As an aside, I notice that you are using an HP Gen 8 Microserver. There are a lot of people reporting that they have been unable to boot with the new bootloader on that hardware. While the ticket has been closed in our tracker as we don't have the hardware to reproduce or work on it, there is a ticket for the issue in FreeBSD's tracker I am encouraging people to contribute to. If you could, please share your experiences/configuration with that hardware there: https://bugs.freebsd.org/bugzilla/show_bug.cgi?id=232773
Ouch, thanks for the heads up. I originally had problems with the G10 MicroServer (https://bugs.freebsd.org/bugzilla/show_bug.cgi?id=221350) so had to use the G8 instead.
I have a spare G7 that I'll take with me as a last-resort backup in case the G8 develops the same boot issues.

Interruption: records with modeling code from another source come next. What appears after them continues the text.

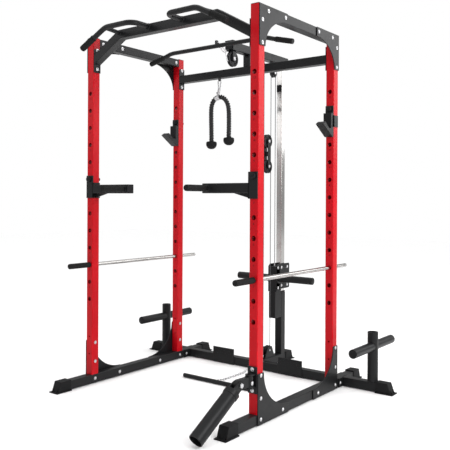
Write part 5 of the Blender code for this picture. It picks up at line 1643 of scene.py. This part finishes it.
@dataclass
class Studio:
    """Pale floor, soft lights and the camera."""

    eye: tuple[float, float, float] = (2.388, -3.000, 1.085)
    turn: tuple[float, float, float] = (90.0, -0.28, 37.28)
    lens: float = 52.88
    shift: float = -0.0585
    fill: float = 0.5

    def camera(self) -> None:
        """Places the camera."""
        data = bpy.data.cameras.new("camera")
        data.lens = self.lens
        data.sensor_width = 36.0
        data.shift_y = self.shift
        made = bpy.data.objects.new("camera", data)
        made.location = Vector(self.eye) + Shape.origin
        made.rotation_euler = [math.radians(angle) for angle in self.turn]
        bpy.context.scene.collection.objects.link(made)
        bpy.context.scene.camera = made

    def _area(self, name: str, place: Point, aim: Point, size: float, power: float) -> None:
        """A square area light aimed at a point."""
        data = bpy.data.lights.new(name, "AREA")
        data.size = size
        data.energy = power
        made = bpy.data.objects.new(name, data)
        made.location = place
        made.rotation_euler = (Vector(place) - Vector(aim)).to_track_quat("Z", "Y").to_euler()
        bpy.context.scene.collection.objects.link(made)

    def build(self) -> None:
        """Builds the floor and the lights."""
        plane = Shape()
        body = bmesh.new()
        body.faces.layers.float.new("edge")
        bmesh.ops.create_grid(body, x_segments=2, y_segments=2, size=14.0)
        plane._keep(body, Matrix.Translation((0, 0, -0.0005)))
        floor = plane.object("floor", PaleFloor("pale_floor", "", (0.97, 0.97, 0.97), 0.55))
        world = bpy.data.worlds.new("studio")
        world.use_nodes = True
        graph = Graph(world.node_tree, "Background")
        graph.set(Color=(1.0, 1.0, 1.0, 1.0), Strength=self.fill)
        backdrop = graph.node("ShaderNodeBackground", None, {"Color": (1.0, 1.0, 1.0, 1.0)})
        seen = graph.node("ShaderNodeLightPath", output="Is Camera Ray")
        fill = Value(graph, graph.shader.outputs[0])
        both = graph.node("ShaderNodeMixShader", None, {0: seen, 1: fill, 2: backdrop})
        graph.tree.links.new(both.socket, graph.tree.nodes["World Output"].inputs["Surface"])
        bpy.context.scene.world = world
        self._area("right_side", (4.2, -0.8, 2.4), (0.3, 0.0, 1.1), 2.4, 120.0)
        self._area("right_rear", (3.4, 3.8, 3.2), (0.3, 0.0, 1.2), 3.0, 110.0)
        self._area("left_front", (-3.0, -3.6, 3.0), (0.0, 0.0, 1.2), 2.4, 30.0)
        above = bpy.data.lights.new("above", "SUN")
        above.energy = 1.9
        above.angle = math.radians(100)
        bpy.context.scene.collection.objects.link(bpy.data.objects.new("above", above))
        bpy.context.scene.view_settings.view_transform = "Standard"


def main() -> None:
    """Builds the dressed cage in order."""
    logging.basicConfig(level=logging.INFO, format="%(message)s")
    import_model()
    cage = Cage.measured()
    studio = Studio()
    studio.camera()
    TricepsRope().build(cage)
    uprights = Uprights()
    uprights.build(cage)
    SideFrames().build(cage)
    Crossbeams().build(cage)
    PullUpBar().build(cage)
    tower = Tower()
    wheels = tower.pulleys(cage)
    tower.build(cage)
    Carriage().build(cage)
    Cables().build(cage, wheels)
    LatBar().build(cage, wheels["front"])
    LowRow().build(cage)
    Attachments().build(cage, uprights.levels())
    Landmine().build(cage)
    Fasteners().build(cage)
    studio.build()


if __name__ == "__main__":
    main()
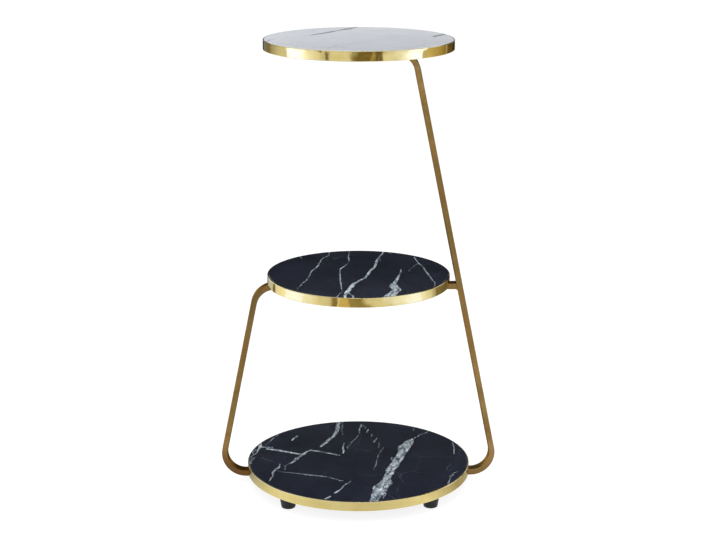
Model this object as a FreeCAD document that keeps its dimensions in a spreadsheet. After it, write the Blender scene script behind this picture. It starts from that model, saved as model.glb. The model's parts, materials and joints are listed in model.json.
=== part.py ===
import FreeCAD, Part
import Sketcher
import math
import os

# Tiered side table: three round stone-topped tiers, one above another, carried on one upright
# frame of bent rectangular tube that lies in the XZ plane.
# Millimetres, +Z up. The origin is on the floor, under the middle of the three tiers.

DOC = FreeCAD.newDocument("TieredSideTable")

# ---------------------------------------------------------------------------------------------
# Driving dimensions
# ---------------------------------------------------------------------------------------------

DIMENSIONS = [
    ("overall_height", 762.0, "floor to the face of the top board"),
    ("middle_height", 370.0, "floor to the face of the middle board"),
    ("bottom_height", 38.0, "floor to the face of the bottom board"),
    ("top_diameter", 310.0, "top tier over its band"),
    ("middle_diameter", 305.0, "middle tier over its band"),
    ("bottom_diameter", 380.0, "bottom tier over its band"),
    ("board_thickness", 8.0, "stone board"),
    ("panel_thickness", 8.5, "backing panel under the board"),
    ("band_thickness", 2.0, "wall of the edge band"),
    ("band_reveal", 0.4, "how far the board's face stands above the band"),
    ("band_clearance", 0.15, "between the band and what it surrounds"),
    ("board_bevel", 0.6, "bevel round the board's face"),
    ("band_easing", 0.8, "rounding of the band's outer edges"),
    ("tube_face", 10.0, "tube, measured in the plane of the frame"),
    ("tube_depth", 20.0, "tube, measured across the plane of the frame"),
    ("tube_wall", 1.2, "wall of the tube"),
    ("tube_corner", 1.6, "outer corner radius of the tube"),
    ("bend_radius", 36.0, "every bend, on the tube's centre line"),
    ("bottom_corner_gap", 47.0, "bottom rim to the frame's lower corners, on the centre line"),
    ("middle_corner_gap", 17.0, "middle rim to the post and to the upper corner, on the centre line"),
    ("run_end_inset", 40.0, "top rim to the open end of the top run"),
    ("weld_gap", 1.2, "width of a butt weld"),
    ("weld_radius", 5.0, "hollow face of the weld under the stub"),
    ("seam_drop", 7.0, "underside of the middle run to the butt weld on the post"),
    ("tab_length", 28.0, "mounting tab, along the tube"),
    ("tab_reach", 32.0, "mounting tab, out from the side of the tube"),
    ("tab_thickness", 3.0, "mounting tab"),
    ("tab_corner", 5.0, "outer corners of the mounting tab"),
    ("tab_screw_offset", 20.0, "side of the tube to the screw"),
    ("middle_tab_pitch", 200.0, "between the tabs of the middle tier"),
    ("bottom_tab_pitch", 220.0, "between the tabs of the bottom tier"),
    ("tab_run_margin", 1.0, "a top tab to the end of the straight run beside it"),
    ("plug_flange", 2.0, "end plug, outside the tube"),
    ("plug_depth", 14.0, "end plug, inside the tube"),
    ("plug_clearance", 0.1, "end plug to the inside of the tube, each side"),
    ("screw_diameter", 4.8, "shank of every screw"),
    ("screw_head", 9.5, "head of every screw"),
    ("screw_head_height", 3.0, "head of every screw"),
    ("screw_head_easing", 1.4, "rounding of the screw head"),
    ("screw_socket", 3.0, "hexagon socket, across flats"),
    ("screw_socket_depth", 1.8, "hexagon socket"),
    ("screw_play", 0.35, "shank to a plain hole, each side"),
    ("thread_play", 0.1, "shank to the bore of an insert, each side"),
    ("insert_wall", 1.5, "wall of a threaded insert"),
    ("insert_play", 0.05, "insert to its hole, each side"),
    ("insert_cover", 1.0, "panel left above the hole of an insert"),
    ("insert_relief", 0.5, "room in the hole above the insert"),
    ("screw_stop", 1.0, "tip of a screw to the upper end of its insert"),
    ("foot_inset", 23.0, "bottom rim to the axis of a foot"),
    ("foot_top", 30.0, "foot diameter under the panel"),
    ("foot_base", 23.0, "foot diameter at the floor"),
    ("foot_easing", 2.0, "rounding of the foot's lower edge"),
    ("foot_recess", 13.0, "diameter of the recess for washer and screw head"),
    ("foot_recess_depth", 8.0, "depth of that recess"),
    ("washer_play", 0.3, "washer to the wall of the recess"),
    ("washer_thickness", 1.2, "washer in the recess"),
]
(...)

OK, well I finally got this update done - good news, the machine still boots! Unfortunately the LACP issue is still present, however I'm suspecting it might be the switch the machine is connected to (Ubnt Unifi 24). I have no real evidence, and the problem did appear after the beta update when it was working fine before that, but it's just a gut feeling I have. Unfortunately I don't have any other switches on-site to test with.
So summary of what I did:
- Update to 11.2-RELEASE-U1 using `/usr/local/bin/freenas-update -v update`
- Delete network configuration from the console
- Create LACP lagg and configured IPv4 = unable to ping the local router
- Delete LACP lagg, create active-passive lagg = network working 100%
So for the time being I've left it as an active/passive lagg which at least gives me redundancy and I can live without the bandwidth of LACP for the time being.
When I can get a spare switch on-site, I'll try and test with a HP switch where I can configure it 'properly' without using graphical management tools like the Unifi.
I think for now you can probably close this bug off though; it doesn't seem anyone else has the issue, and I do suspect it's the switch rather than Free(NAS|BSD). If any more useful information comes to light I can always update and reopen?